Tennessee, like other states hit hard by deindustrialization, is engaged in “the race between education and technology” that Claudia Goldin and Lawrence Katz, both of Harvard University, described in their landmark 2008 book of that title.  The centerpiece of their argument is the story of the high school movement that in the early years of the twentieth century equipped the American workforce for global leadership. The rise of colleges and universities like MTSU was a key to US industrial success in the years since World War II. (MT State College became a university is 1965.)

Thus we have come, all around Robin Hood’s barn, to Learning by Doing: The Real Connection between Innovation, Wages, and Wealth (Yale, 2015), by James Bessen.  It is by far the best thing I’ve read recently about what might be done to counter the sense of loss that is roiling this year’s presidential campaign – the forward-looking compensation to accompany trade reform. Its concluding words are these:

The practical skills of ordinary people have been a wellspring of widely shared wealth for 200 years, and the economic power of mighty nations rests on the technical knowledge of the humble. Provide the means for ordinary workers to acquire the skills and knowledge to implement new technology today, and the economic bounty will not only grow, it will be widely shared.

More on Bessen and his Research on Innovation.org next week.

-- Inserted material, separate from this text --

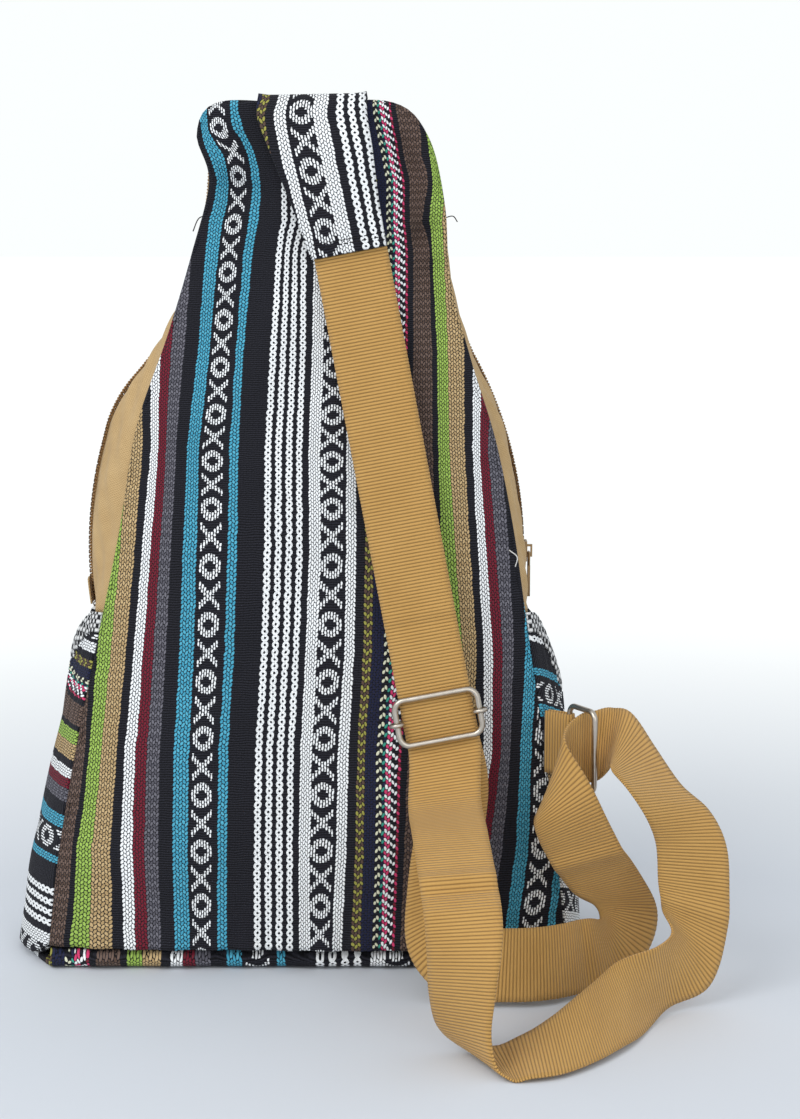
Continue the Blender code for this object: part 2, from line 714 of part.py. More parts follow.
def build_side(arches, side, collection):
    """Build one side's gusset, slip pocket and pocket hem."""
    word = "left" if side < 0 else "right"
    open_top = POCKET_OPEN_TOP_LEFT if side < 0 else POCKET_OPEN_TOP_RIGHT
    drop = MOUTH_DROP_LEFT if side < 0 else MOUTH_DROP_RIGHT
    lines = side_lines(arches, side)

    def gusset_foot(share):
        return foot_height(share, BOTTOM_CLOTH + SEAM_GAP)

    def gusset_top(share):
        return ZIP_FOOT_Z - ZIP_FOOT_GAP

    def flush(share, z):
        return 0.0

    def pocket_foot(share):
        return foot_height(share, POCKET_FOOT_Z)

    def mouth(share):
        return POCKET_TOP_Z - drop * math.sin(math.pi * share) ** 2

    def hem_foot(share):
        return mouth(share) - HEM_HEIGHT

    def pocket_top(share):
        return hem_foot(share) - SEAM_GAP

    def stand_off(share, z):
        height = (z - POCKET_FOOT_Z) / (POCKET_TOP_Z - POCKET_FOOT_Z)
        opening = POCKET_OPEN_FOOT + (open_top - POCKET_OPEN_FOOT) * height
        return POCKET_CLEARANCE + opening * math.sin(math.pi * share) ** POCKET_CURVE

    rows = side_rows(lines, side, gusset_foot, gusset_top, SIDE_ROWS, GUSSET_COLUMNS, flush)
    sheet(f"{word}_gusset", rows, CLOTH, "weave_side", collection)
    rows = side_rows(lines, side, pocket_foot, pocket_top, SIDE_ROWS, POCKET_COLUMNS, stand_off)
    sheet(f"{word}_pocket", rows, CLOTH, "weave_side", collection, outward=True)
    rows = side_rows(lines, side, hem_foot, mouth, 3, POCKET_COLUMNS, stand_off)
    sheet(f"{word}_pocket_hem", rows, HEM_THICK, "elastic", collection, outward=True)


def build_zip_end(side, collection):
    """Build the canvas tab that covers one end of the zip."""
    word = "left" if side < 0 else "right"
    half = ZIP_END_HALF_WIDTH
    lift = SEAM_GAP * 2 + COIL_HEIGHT
    arc = [point for point in zip_arc(side) if point.z <= ZIP_FOOT_Z + ZIP_END_HEIGHT]
    arc = resample(arc, 5)
    centre = Vector((CENTRE_X - side * ZIP_CENTRE_OFFSET, ZIP_Y, ZIP_CENTRE_Z))
    rows = []
    for point in arc:
        normal = (point - centre).normalized()
        lifted = point + normal * lift
        rows.append([lifted + Vector((0.0, shift, 0.0)) for shift in (-half, 0.0, half)])
    sheet(f"{word}_zip_end", rows, ZIP_END_CLOTH, "canvas", collection, outward=True)


def build_bottom(collection):
    """Build the bottom panel, flat on the floor and turned up at its two long seams."""
    back_left = half_outline(BACK_SEAM_LEFT, -1, lambda z: 0.0)[0]
    back_right = half_outline(BACK_SEAM_RIGHT, 1, lambda z: 0.0)[0]
    front_left = FRONT_SEAM_LEFT[0][1]
    front_right = FRONT_SEAM_RIGHT[0][1]
    side_left = SIDE_BULGE_LEFT[0][1]
    side_right = SIDE_BULGE_RIGHT[0][1]
    lip = SEAM_FOOT - BOTTOM_LIP_DROP
    reach_back = back_left.x, back_right.x
    reach_side = CENTRE_X - side_left, CENTRE_X + side_right
    reach_front = CENTRE_X - front_left, CENTRE_X + front_right
    profile = (
        (0.0000, lip, reach_back),
        (0.0005, 0.0050, reach_back),
        (0.0040, 0.0010, reach_back),
        (0.0100, 0.0000, blend(reach_back, reach_side, 0.40)),
        (0.0250, 0.0000, blend(reach_back, reach_side, 0.85)),
        (ZIP_Y, 0.0000, reach_side),
        (0.0600, 0.0000, blend(reach_side, reach_front, 0.12)),
        (0.0850, 0.0000, blend(reach_side, reach_front, 0.55)),
        (FOOT_DEPTH - 0.006, 0.0000, reach_front),
        (FOOT_DEPTH - 0.001, 0.0020, reach_front),
        (FOOT_DEPTH, lip, reach_front),
    )
    rows = []
    for y, z, (left, right) in profile:
        rows.append([Vector((left + (right - left) * step / 12, y, z)) for step in range(13)])
    sheet("bottom_panel", rows, BOTTOM_CLOTH, "weave_side", collection, outside=Vector((0, 0, -1)))


def blend(first, second, share):
    """Return the pair of values a share of the way from the first to the second."""
    return tuple(a + (b - a) * share for a, b in zip(first, second))


def strap_frame():
    """Return the buckle's matrix: X across the strap, Y up along it, Z out from the bag."""
    up = (STRAP_START - STRAP_BUCKLE).normalized()
    across = Vector((up.z, 0.0, -up.x)).normalized()
    out = across.cross(up)
    matrix = Matrix((across, up, out)).transposed().to_4x4()
    matrix.translation = STRAP_BUCKLE
    return matrix


def strap_stations():
    """Return the stations of the one length of webbing, from the base to its end."""
    frame = strap_frame()
    across = frame.col[0].to_3d()
    up = frame.col[1].to_3d()
    straight_length = (STRAP_START - STRAP_BUCKLE).length
    stations = []
    for distance in np.linspace(straight_length - BASE_OVERLAP, -STRAP_BEND, 12):
        stations.append((STRAP_BUCKLE + up * distance, across))
    free = [(Vector(a), Vector(b)) for a, b in FREE_STRAP]
    end_up, end_lean = return_end(frame)
    left = [stations[-2][0] - across * STRAP_WIDTH / 2, stations[-1][0] - across * STRAP_WIDTH / 2]
    right = [stations[-2][0] + across * STRAP_WIDTH / 2, stations[-1][0] + across * STRAP_WIDTH / 2]
    left += [a for a, b in free]
    right += [b for a, b in free]
    for centre in (end_up, end_lean):
        left.append(centre + across * STRAP_WIDTH / 2)
        right.append(centre - across * STRAP_WIDTH / 2)
    fine_left, fine_right = spline(left, STRAP_STEPS), spline(right, STRAP_STEPS)
    for a, b in list(zip(fine_left, fine_right))[STRAP_STEPS + 1:]:
        stations.append(((a + b) / 2, (b - a).normalized()))
    return [(centre, direction, STRAP_WIDTH) for centre, direction in stations]


def bar_depth():
    """Return how far behind the front ply the buckle's centre bar lies."""
    return STRAP_THICK * 1.5 + 2 * SEAM_GAP + BAR_WIRE / 2


def loop_radius():
    """Return the radius of the end loop's middle line round the bar."""
    return BAR_WIRE / 2 + SEAM_GAP + STRAP_THICK / 2


def return_end(frame):
    """Return the last two centres of the webbing, which lies behind the end loop's tail."""
    depth = bar_depth() + loop_radius() + STRAP_THICK + SEAM_GAP
    low = frame @ Vector((0.0, -LOOP_TAIL - LOOP_FRONT_TAIL, -depth))
    high = frame @ Vector((0.0, -RETURN_END_DROP, -depth))
    return low, high


def build_end_loop(collection):
    """Build the webbing's end, folded round the buckle's centre bar."""
    frame = strap_frame()
    depth = bar_depth()
    radius = loop_radius()
    across = frame.col[0].to_3d()
    path = [Vector((0.0, -LOOP_FRONT_TAIL, -depth + radius))]
    for angle in np.linspace(0.0, math.pi, 9):
        path.append(Vector((0.0, radius * math.sin(angle), -depth + radius * math.cos(angle))))
    path.append(Vector((0.0, -LOOP_TAIL, -depth - radius)))
    stations = [(frame @ point, across, STRAP_WIDTH) for point in path]
    ribbon("strap_end_loop", stations, STRAP_THICK, "webbing", collection)


def rounded_rectangle(half_x, half_y, corner):
    """Return the middle line of a bent wire rectangle, in its own plane."""
    points = []
    for quarter, (sign_x, sign_y) in enumerate(((1, 1), (-1, 1), (-1, -1), (1, -1))):
        centre = Vector((sign_x * (half_x - corner), sign_y * (half_y - corner), 0.0))
        for step in range(5):
            angle = math.pi / 2 * (quarter + step / 4)
            points.append(centre + Vector((math.cos(angle), math.sin(angle), 0.0)) * corner)
    return points


def build_buckle(collection):
    """Build the slide buckle: the bent frame in front and the hooked bar behind."""
    frame = strap_frame()
    lift = STRAP_THICK / 2 + SEAM_GAP + WIRE / 2
    half_x = STRAP_WIDTH / 2 + BUCKLE_SIDE_ROOM + WIRE / 2
    line = rounded_rectangle(half_x, BUCKLE_HEIGHT / 2, BUCKLE_CORNER)
    points = [frame @ (point + Vector((0.0, 0.0, lift))) for point in line]
    tube("buckle_frame", points, WIRE, True, "nickel", collection)

    depth = bar_depth()
    hook = WIRE / 2 + SEAM_GAP + BAR_WIRE / 2
    half_bar = []
    for angle in np.radians(np.linspace(HOOK_START, HOOK_END, 10)):
        half_bar.append(Vector((half_x + hook * math.cos(angle), 0.0, lift + hook * math.sin(angle))))
    half_bar.append(Vector((STRAP_WIDTH / 2 + BAR_END_ROOM, 0.0, -depth)))
    mirrored = [Vector((-point.x, point.y, point.z)) for point in reversed(half_bar)]
    points = [frame @ point for point in half_bar + mirrored]
    tube("buckle_bar", points, BAR_WIRE, False, "nickel", collection)


def build_ring(collection):
    """Build the wire ring, turned about its inner bar, and the tab that holds it."""
    half_height = STRAP_WIDTH / 2 + BUCKLE_SIDE_ROOM + RING_WIRE / 2
    line = rounded_rectangle(RING_DEPTH / 2, half_height, RING_CORNER)
    turn = Matrix.Rotation(RING_TURN, 4, "Z")
    stand = Matrix.Rotation(math.pi / 2, 4, "X")
    points = []
    for point in line:
        upright = stand @ (point + Vector((RING_DEPTH / 2, 0.0, 0.0)))
        points.append(RING_PIVOT + turn @ upright)
    tube("ring", points, RING_WIRE, True, "nickel", collection)

    radius = RING_WIRE / 2 + SEAM_GAP + STRAP_THICK / 2
    tail = radius * TAB_TAIL_SHARE
    path = [Vector((-TAB_REACH, -tail, 0.0))]
    for angle in np.linspace(-math.pi / 2, math.pi / 2, 9):
        path.append(Vector((radius * math.cos(angle), radius * math.sin(angle), 0.0)))
    path.append(Vector((-TAB_REACH, tail, 0.0)))
    upward = Vector((0.0, 0.0, 1.0))
    width = 2 * (half_height - RING_CORNER) - TAB_END_ROOM
    lean = Matrix.Rotation(TAB_TURN, 4, "Z")
    stations = [(RING_PIVOT + lean @ point, upward, width) for point in path]
    ribbon("ring_tab", stations, STRAP_THICK, "webbing", collection)


def build_strap_base(collection):
    """Build the tapered tab folded down from the top over the back panel."""
    frame = strap_frame()
    across = frame.col[0].to_3d()
    foot = STRAP_START - Vector((0.0, 0.0, BASE_OVERLAP))
    top = Vector((BASE_TOP_X, -0.0100, BASE_TOP_Z - 0.0092))
    out = Vector((0.0, -0.0035, 0.0))
    route = [
        foot + Vector((0.0, -(BASE_THICK + STRAP_THICK) / 2 - SEAM_GAP, 0.0)),
        foot.lerp(top, 0.35) + out,
        foot.lerp(top, 0.75) + out,
        top,
        Vector((BASE_TOP_X, -0.0030, BASE_TOP_Z)),
        Vector((BASE_TOP_X, 0.0090, BASE_TOP_Z)),
    ]
    widths = (BASE_FOOT_WIDTH, 0.044, 0.052, BASE_TOP_WIDTH, BASE_TOP_WIDTH, BASE_TOP_WIDTH)
    level = Vector((1.0, 0.0, 0.02)).normalized()
    directions = [across, across.lerp(level, 0.4), across.lerp(level, 0.8), level, level, level]
    fine = spline(route, 4)
    fine_width = spline([Vector((width, 0.0, 0.0)) for width in widths], 4)
    fine_across = spline(directions, 4)
    stations = []
    for centre, width, direction in zip(fine, fine_width, fine_across):
        stations.append((centre, direction.normalized(), width.x))
    ribbon("strap_base", stations, BASE_THICK, "weave", collection)


def set_origin(item, point):
    """Put an object's origin on a point without moving its shape."""
    item.data.transform(Matrix.Translation(-point) @ item.matrix_world)
    item.matrix_world = Matrix.Translation(point)


def place_origins(collection, cutters):
    """Put each moving piece's origin on its joint, then move all by the bag's own origin."""
    bpy.context.view_layer.update()
    parts = collection.objects
    zip_centre = Vector((CENTRE_X - ZIP_CENTRE_OFFSET, ZIP_Y, ZIP_CENTRE_Z))
    set_origin(parts["zip_slider"], zip_centre)
    for name in ("buckle_frame", "buckle_bar", "strap_end_loop"):
        set_origin(parts[name], STRAP_BUCKLE)
    set_origin(parts["ring"], RING_PIVOT)
    shift = Matrix.Translation((0.0, -ORIGIN_DEPTH, 0.0))
    bpy.context.view_layer.update()
    for item in (*parts, *cutters.objects):
        item.matrix_world = shift @ item.matrix_world


def build_strap(collection):
    """Build the one length of webbing."""
    ribbon("strap_webbing", strap_stations(), STRAP_THICK, "webbing", collection)


def main():
    """Build the whole bag."""
    clear_scene()
    scene = bpy.context.scene.collection
    parts = bpy.data.collections.new("crossbody_backpack")
    cutters = bpy.data.collections.new("cutters")
    scene.children.link(parts)
    scene.children.link(cutters)

    inside = CLOTH + SEAM_GAP
    arches = {
        "back": seam_arch(BACK_SEAM_LEFT, BACK_SEAM_RIGHT, lambda z: 0.0),
        "back_inner": seam_arch(BACK_SEAM_LEFT, BACK_SEAM_RIGHT, lambda z: inside),
        "front": seam_arch(FRONT_SEAM_LEFT, FRONT_SEAM_RIGHT, depth_at),
        "front_inner": seam_arch(FRONT_SEAM_LEFT, FRONT_SEAM_RIGHT, lambda z: depth_at(z) - inside),
        "zip": zip_arch(),
    }
    build_panels(arches, parts)
    build_bottom(parts)
    for side in (-1, 1):
        build_side(arches, side, parts)
        build_zip_end(side, parts)
    build_zip(arches, parts)
    build_slider(parts, cutters)
    build_strap_base(parts)
    build_strap(parts)
    build_end_loop(parts)
    build_buckle(parts)
    build_ring(parts)
    place_origins(parts, cutters)


main()
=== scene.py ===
import logging
import math
from dataclasses import dataclass, field
from typing import Callable

import bpy
import numpy as np
from mathutils import Matrix, Vector


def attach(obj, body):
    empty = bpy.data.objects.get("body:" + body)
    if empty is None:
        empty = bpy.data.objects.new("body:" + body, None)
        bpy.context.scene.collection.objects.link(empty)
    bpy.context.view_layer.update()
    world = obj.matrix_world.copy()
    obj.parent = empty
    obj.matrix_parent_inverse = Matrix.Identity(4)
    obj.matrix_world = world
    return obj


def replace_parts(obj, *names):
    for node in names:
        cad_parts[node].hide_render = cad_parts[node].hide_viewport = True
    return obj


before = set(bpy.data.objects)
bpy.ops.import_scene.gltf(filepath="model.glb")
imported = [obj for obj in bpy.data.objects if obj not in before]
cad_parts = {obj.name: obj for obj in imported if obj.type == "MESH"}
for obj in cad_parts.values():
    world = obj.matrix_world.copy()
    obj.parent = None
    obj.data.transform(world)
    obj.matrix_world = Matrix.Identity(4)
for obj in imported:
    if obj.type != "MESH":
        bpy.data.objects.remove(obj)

LOG = logging.getLogger("crossbody_backpack")
Point = tuple[float, float, float]
Colour = tuple[float, float, float]
Line = list[Vector]
Material = bpy.types.Material
Piece = bpy.types.Object
Socket = bpy.types.NodeSocket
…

.                                   xxx

As for Trump himself, EP’s shrewd Ottawa correspondent writes:

I can’t believe Trump wants it. He’s looking like the dog who chased the car and got his teeth into the back bumper and is wondering what to do next. I think his priority is trying to save his business, which is nothing more than brand value that, for any other person, could be evaporated by the likes of the Trump University lawsuits alone. With the Trump U. pre-trial set for May 6th, if that process mushrooms into a brand buster, it’s a stretch to imagine he could stay in the game for the oval office. So he seems to have doubled down on all or nothing, hoping the support he’s generated in the primaries so far will help him fix the business stuff before it all blows up.